Village Gardens, acrylic, 2021
For the greater part of my child- and young adulthood, a John Farrington painting hung outside my bedroom where I would pass it on a daily basis. Perhaps four or five feet in size along either edge, it was a portrait of a recurring character in Farrington’s work. Rumour had it she was the sister of the Anglo- Italian pianist Alberto Semprini. A birth defect had left her with severe rickets, her left leg clasped in a metal brace, and according to Farrington she would wander aimlessly about town in her pink dress, pushing an empty pram or pushchair for support. Occasionally Farrington has transposed her to a garden of Boschian delights, separated from a fire-lit cityscape behind her by a mystic sea full of leaping fish, but in our picture at home she was painted in situ, large and uncompromising: a great, lumpen, rose-coloured hulk, her painfully rounded frame dominating a suburban backyard, thick hands holding her pram with surprising delicateness, unfazed by the irate white bull terrier whose snout pokes through a hole in the broken blue fence behind her. Farrington, like Bruegel and Burra before him, has always been a chronicler of the unfortunate, the disaffected, the outcast. And in this portrait, he had given this strange, unknowable woman the serenity of a medieval saint.
I still don’t know what to think when I look at this painting.

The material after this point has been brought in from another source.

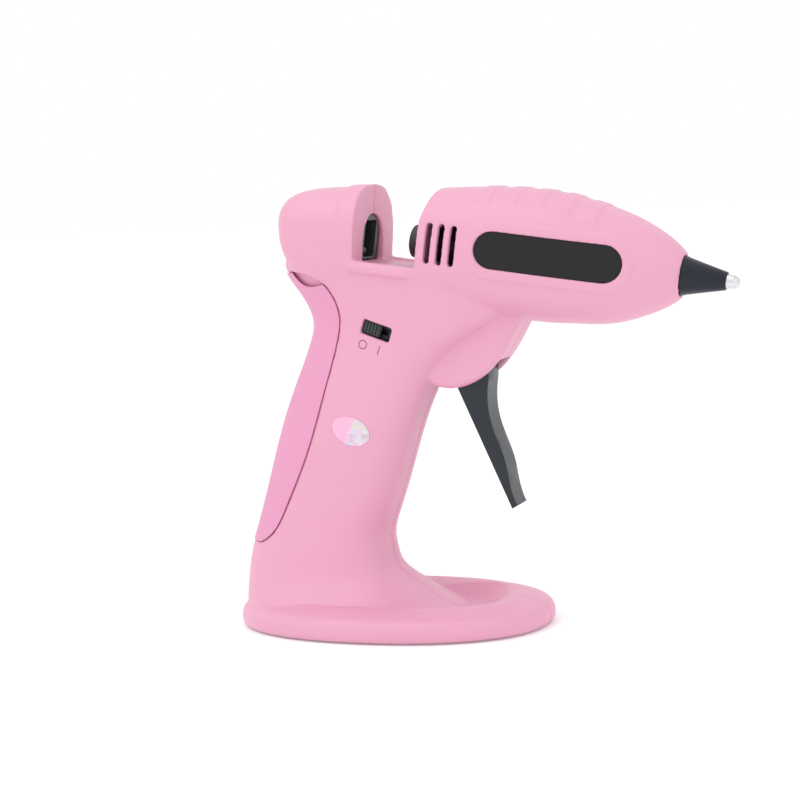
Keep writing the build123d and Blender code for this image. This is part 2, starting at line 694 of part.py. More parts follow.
# raised features on the head: the frame round each inlay, and the low pads over its top
with BuildPart() as frame_band:
    add(head_form(-bezel_rise))
    add(side_slot(inlay_length + 2 * bezel_width, inlay_height + 2 * bezel_width, 30), mode=Mode.INTERSECT)
with BuildPart() as top_pads:
    add(head_form(-pad_rise))
    with BuildSketch(barrel_side):
        with Locations(*[(along, 20.0) for along in pad_along]):
            Rectangle(pad_width, 30.0)
    extrude(amount=pad_half_length, both=True, mode=Mode.INTERSECT)

# ribs and bosses inside the shells
with BuildPart() as inside:
    for rib_start in (43.0, 82.0):
        add(barrel_box(rib_start, rib_start + 1.6, -22, 22, 20))
    add(barrel_box(bush_start + 1.0, bush_end - 1.0, -14, 14, 20))
    add(turned((0, 0), (0, chamber_radius + seat_gap), (bush_start, chamber_radius + seat_gap),
               (bush_start, bush_radius + seat_gap), (bush_end + 1, bush_radius + seat_gap),
               (bush_end + 1, 0)), mode=Mode.SUBTRACT)
    add(barrel_box(0, chamber_end, 0, block_top + slide_gap, block_half_width + seat_gap), mode=Mode.SUBTRACT)
    add(carriage_guide())
    with BuildSketch(across(-36.0)):
        Circle(inlet_radius + 2.4)
    extrude(amount=6.5)
    for along_cell in (10.0, 50.0):
        add(cell_cradle(along_cell))
    for place in screw_places:
        add(cross_bar(side_point(level_side, *place), boss_radius, 20))
    with BuildSketch(Plane.XY.offset(cover_top)):
        with Locations(*stand_screw_places):
            Circle(3.0)
    extrude(amount=stand_height - cover_top - 1.4)
    add(outer.part, mode=Mode.INTERSECT)

with BuildPart() as openings:
    add(turned((nose_end - 4.6, 0), (nose_end - 4.6, nose_hole_radius), (nose_end + 5, nose_hole_radius),
               (nose_end + 5, 0)))
    add(turned((head_rear - 3, 0), (head_rear - 3, sleeve_radius + seat_gap),
               (head_rear + wall + 1.5, sleeve_radius + seat_gap), (head_rear + wall + 1.5, 0)))
    add(turned((-45.0, 0), (-45.0, inlet_radius), (-27.0, inlet_radius), (-27.0, 0)))
    add(arch_prism(tower_front - 5, tower_front + 2, carriage_half_width + slide_gap, -shelf_drop))
    slot_front, slot_back = trigger_pivot[0] + 14.8, trigger_pivot[0] - 6.4
    add(side_prism(level_side, (slot_back, -58.0), (slot_front, -58.0), (slot_front, -41.0),
                   (slot_front - 1.9, -30.0), (slot_front - 1.9, -13.0), (slot_back, -13.0),
                   half_width=trigger_half_width + slide_gap))
    add(cross_bar(pivot_plane, pin_radius + seat_gap, pin_half_length + 0.05))
    for along, up in vent_places:
        with BuildSketch(side_point(barrel_side, along, up)):
            SlotOverall(vent_length, vent_width, rotation=90)
        extrude(amount=25, both=True)
    with BuildSketch(switch_plane(-3.0)):
        RectangleRounded(window_length, window_height, 0.4)
    extrude(amount=-7.5)
    with BuildSketch(Plane(origin=(heel - 3, 0, socket_level), x_dir=(0, 1, 0), z_dir=(1, 0, 0))):
        SlotOverall(socket_width + 0.5, socket_height + 0.5)
    extrude(amount=3 + wall + 4.0)
    for place in screw_places:
        plane = side_point(level_side, *place)
        with BuildSketch(plane.offset(screw_reach + 0.4)):
            Circle(screw_radius + seat_gap)
        extrude(amount=-screw_reach - 0.4 - screw_seat)
        with BuildSketch(plane.offset(-screw_seat)):
            Circle(head_radius + 0.2)
        extrude(amount=-25)
    with BuildSketch(Plane.XY.offset(cover_top - 0.5)):
        with Locations(*stand_screw_places):
            Circle(screw_radius + seat_gap)
    extrude(amount=stand_screw_top - cover_top + 0.8)

with BuildPart() as recesses:
    add(side_slot(inlay_length, inlay_height, 30))
    add(head_form(inlay_sink + inlay_thickness), mode=Mode.SUBTRACT)
with BuildPart() as grip_recess:
    add(grip_region())
    add(handle_form(grip_thickness - grip_rise), mode=Mode.SUBTRACT)

with BuildPart() as body:
    add(outer.part)
    add(frame_band.part)
    add(top_pads.part)
    add(cavity.part, mode=Mode.SUBTRACT)
    add(inside.part)
    add(openings.part, mode=Mode.SUBTRACT)
    add(recesses.part, mode=Mode.SUBTRACT)
    add(grip_recess.part, mode=Mode.SUBTRACT)

with BuildPart() as right_shell:
    add(body.part)
    split(bisect_by=Plane.XZ, keep=Keep.TOP)
with BuildPart() as left_shell:
    add(body.part)
    split(bisect_by=Plane.XZ, keep=Keep.BOTTOM)

with BuildPart() as rear_grip:
    add(handle_form(-grip_rise))
    add(handle_form(grip_thickness - grip_rise), mode=Mode.SUBTRACT)
    add(grip_region(grip_groove), mode=Mode.INTERSECT)
    add(tower_form(-grip_groove), mode=Mode.SUBTRACT)

with BuildPart() as inlays:
    add(head_form(inlay_sink))
    add(head_form(inlay_sink + inlay_thickness), mode=Mode.SUBTRACT)
    add(side_slot(inlay_length - 0.2, inlay_height - 0.2, 30), mode=Mode.INTERSECT)
with BuildPart() as right_inlay:
    add(inlays.solids().sort_by(Axis.Y)[0])
with BuildPart() as left_inlay:
    add(inlays.solids().sort_by(Axis.Y)[-1])

sticker_plane = Plane(origin=level_side.from_local_coords((-6.9, 65.7 - barrel_height, 0)),
                      x_dir=(cos(radians(25)), 0, -sin(radians(25))), z_dir=(0, -1, 0))
with BuildPart() as inspection_sticker:
    add(handle_form(-0.2))
    add(handle_form(-0.02), mode=Mode.SUBTRACT)
    with BuildSketch(sticker_plane):
        Ellipse(6.5, 4.5)
    extrude(amount=30, mode=Mode.INTERSECT)

with BuildPart() as shell_screws:
    for place in screw_places:
        plane = side_point(level_side, *place)
        with BuildSketch(plane.offset(screw_reach)):
            Circle(screw_radius)
        extrude(amount=-screw_reach - screw_seat - 0.8)
        with BuildSketch(plane.offset(-screw_seat - seat_gap)):
            Circle(head_radius)
        extrude(amount=-screw_head_height)
        with BuildSketch(plane.offset(-screw_seat - screw_head_height + 0.7)):
            Rectangle(2.6, 0.6)
            Rectangle(0.6, 2.6)
        extrude(amount=-1.0, mode=Mode.SUBTRACT)
    rims = shell_screws.edges().filter_by(GeomType.CIRCLE).filter_by(
        lambda edge: abs(edge.radius - head_radius) < 0.01 and edge.arc_center.Y > screw_seat + 1)
    chamfer(rims, 0.5)

with BuildPart() as base_cover:
    extrude(stand_outline(wall + 0.2, floor_gap), amount=wall - 0.05)
    chamfer(edges().group_by(Axis.Z)[0], 0.4)
    with BuildSketch(Plane.XY.offset(floor_gap)):
        with Locations(*rubber_places):
            Circle(rubber_radius + 0.05)
    extrude(amount=rubber_recess, mode=Mode.SUBTRACT)
    with BuildSketch(Plane.XY.offset(floor_gap)):
        with Locations(*stand_screw_places):
            Circle(head_radius + 0.2)
    extrude(amount=1.5, mode=Mode.SUBTRACT)
    with BuildSketch(Plane.XY.offset(floor_gap)):
        with Locations(*stand_screw_places):
            Circle(screw_radius + 0.15)
    extrude(amount=wall, mode=Mode.SUBTRACT)
    with BuildSketch(Plane.XY.offset(cover_top - 0.1)):
        with Locations((board_back + 5, 4.5), (board_back + 5, -4.5),
                       (board_front - 3, 4.5), (board_front - 3, -4.5)):
            Circle(1.6)
    extrude(until=Until.NEXT, target=charge_board.part)

with BuildPart() as rubber_feet:
    with BuildSketch():
        with Locations(*rubber_places):
            Circle(rubber_radius)
    extrude(amount=floor_gap + rubber_recess - 0.02)
    fillet(edges().group_by(Axis.Z)[0], 0.3)

with BuildPart() as base_screws:
    with BuildSketch(Plane.XY.offset(floor_gap + 0.1)):
        with Locations(*stand_screw_places):
            Circle(head_radius)
    extrude(amount=1.38)
    with BuildSketch(Plane.XY.offset(floor_gap + 1.0)):
        with Locations(*stand_screw_places):
            Circle(screw_radius)
    extrude(amount=stand_screw_top - floor_gap - 1.0)
    with BuildSketch(Plane.XY.offset(floor_gap + 0.1)):
        with Locations(*stand_screw_places):
            Rectangle(2.6, 0.6)
            Rectangle(0.6, 2.6)
    extrude(amount=0.8, mode=Mode.SUBTRACT)

# ---------------------------------------------------------------- write the pieces
pieces = {
    "right_shell": right_shell, "left_shell": left_shell, "base_cover": base_cover,
    "rubber_feet": rubber_feet, "base_screws": base_screws, "shell_screws": shell_screws,
    "rear_grip": rear_grip, "right_inlay": right_inlay, "left_inlay": left_inlay,
    "inspection_sticker": inspection_sticker, "nozzle_sleeve": nozzle_sleeve,
    "nozzle_tip": nozzle_tip, "nose_bush": nose_bush, "melt_chamber": melt_chamber,
    "heater": heater, "intake_sleeve": intake_sleeve, "feed_carriage": feed_carriage,
    "pull_bar": pull_bar, "bar_rivet": bar_rivet, "stick_jaw": stick_jaw, "jaw_pin": jaw_pin,
    "trigger": trigger, "trigger_pin": trigger_pin, "drive_pin": drive_pin,
    "trigger_spring": trigger_spring, "battery_cell": battery_cell, "battery_tabs": battery_tabs,
    "switch_body": switch_body, "switch_knob": switch_knob, "switch_board": switch_board,
    "charge_board": charge_board, "charging_socket": charging_socket,
}
os.makedirs("parts", exist_ok=True)
for name, piece in pieces.items():
    piece.part.label = name
    export_step(piece.part, f"parts/{name}.step")
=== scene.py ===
# %% [markdown]
# # A cordless glue gun
#
# The gun is two pink plastic half shells with a rubber grip let into the back of the handle,
# dark windows in the head, a dark trigger and a silicone cone with a silver nozzle.  Its sizes
# and joints come with the engineering model, which is loaded first.  What is left for this
# lesson is what a moulder and a painter would add: soft edges on the mouldings, a parting line,
# grain, print, foil, and light to see them by.

# %% Load the frame
import json
from math import cos, pi, radians, sin

import bpy
from mathutils import Matrix, Vector


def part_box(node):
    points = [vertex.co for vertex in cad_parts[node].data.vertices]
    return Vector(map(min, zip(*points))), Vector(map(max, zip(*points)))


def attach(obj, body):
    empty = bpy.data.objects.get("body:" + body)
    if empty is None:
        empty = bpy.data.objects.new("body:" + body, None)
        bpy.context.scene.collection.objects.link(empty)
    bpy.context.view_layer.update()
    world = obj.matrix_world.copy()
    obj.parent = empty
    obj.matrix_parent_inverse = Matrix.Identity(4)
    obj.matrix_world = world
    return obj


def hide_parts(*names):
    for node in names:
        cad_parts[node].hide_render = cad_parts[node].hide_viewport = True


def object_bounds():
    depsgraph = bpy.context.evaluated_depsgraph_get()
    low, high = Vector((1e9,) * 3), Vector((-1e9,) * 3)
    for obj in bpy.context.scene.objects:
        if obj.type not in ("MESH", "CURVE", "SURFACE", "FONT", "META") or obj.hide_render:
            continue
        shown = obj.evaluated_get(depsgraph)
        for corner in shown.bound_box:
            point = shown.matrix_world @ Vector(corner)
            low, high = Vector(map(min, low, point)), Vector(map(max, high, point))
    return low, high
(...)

It is at once beautiful, unflinching, triumphant, and desperately sad. I take solace in the fact that Rigby Graham, Farrington’s friend and a far better reader of pictures than I am, found he had the same reaction: ‘It’s all a bit of a mystery and a mix-up at the same time,’ he said of Farrington’s work. ‘It’s that I find interesting. I just find it all funny. And I find Farrington both tragic in the one sense and funny in another. They’re the people that Farrington really painted for: the real children and the adults who are still children – of which I count myself one.’